Mary is Ashley and Luke’s Guardian ad Litem and promises to “‘represent your best interests in court’” (115). Her role in the book is relatively small, but her impact on Ashley’s and Luke’s lives is huge. In fact, it is years before Ashley realizes “everything she had accomplished on Luke’s and my behalf” (118). She is the first person to ask, “‘What can I do for you?’” (115), something that Ashley previously never truly considered. However, the most significant thing Mary does for Ashley is to ask lawyers “to begin termination proceedings for Dusty Grover’s rights to Luke and my mother’s rights to me” (118-19). When Lorraine signs away her legal claim to Ashley rather than take another drug test, it is Mary who tells Ashley, in a voice that is “both tender and firm,” that she will never live with her mother because “‘she can’t take care of you’” (126). Although this is difficult and upsetting for Ashley, Mary’s tough decision to pursue this course finally allows her to stop clinging to her unreliable mother and to open up to the possibility of finding security and maternal love from another source.

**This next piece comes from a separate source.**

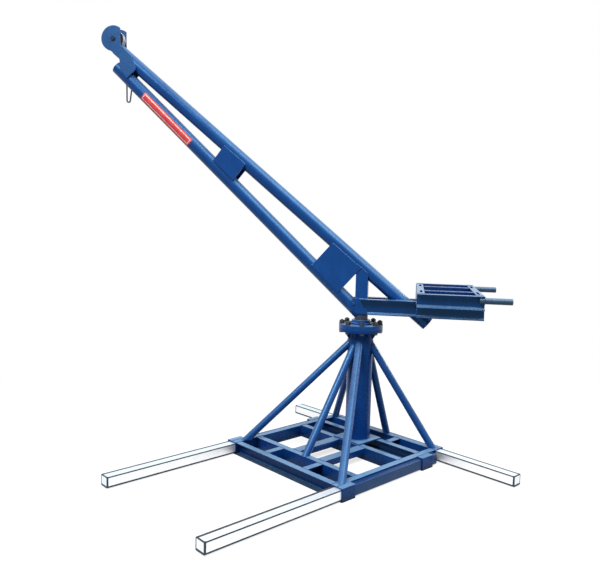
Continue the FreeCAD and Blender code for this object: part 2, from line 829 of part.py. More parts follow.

When Ashley first meets and then moves in with the Courters, she struggles to trust them. Having faced such instability and neglect, she believes that her new situation is too good to be true and that Phil and Gay will eventually withdraw their love and support. In fact, she spends a lot of time “wondering what I [will] have to do wrong for the Courters to send me back” (208) so that she can bring about what she sees as the inevitable disappointment. However, the Courters are patient with her, never pushing her to accept them or open up to their love. Gay reassures her that “‘[i]t’s okay not to love us’” and acknowledges that “‘[t]here is nothing we can say to make you believe that we’ll be here for you. You will only learn it by living with us year after year after year’” (194). Phil and Gay’s sons, Josh and Blake, also offer her reassurance and acceptance, telling her that they “‘want to be your brothers’” and that that means “‘we are always going to support you’” (207). Gay even understands why Ashley pushes her away, explaining that “‘you resist my nurturing because all those other mothers—especially your birth mother—failed to care for you’” (217). Through this understanding, kindness, and patient love, Ashley begins to let down her defenses until she finds that she has “broken through a wall—one I had carefully constructed over many years” (259) and is able to love and trust the Courters. They give her a gift of a music box that plays “You Are My Sunshine” on “the sixth anniversary of my adoption” (297) when she completes the first draft of the book. Listening to the song, “[s]omething very tight and very deep inside me snap[s]. Tears [spurt] unexpectedly,” and for the first time Ashley truly feels “something I [have] never known before: Home” (297).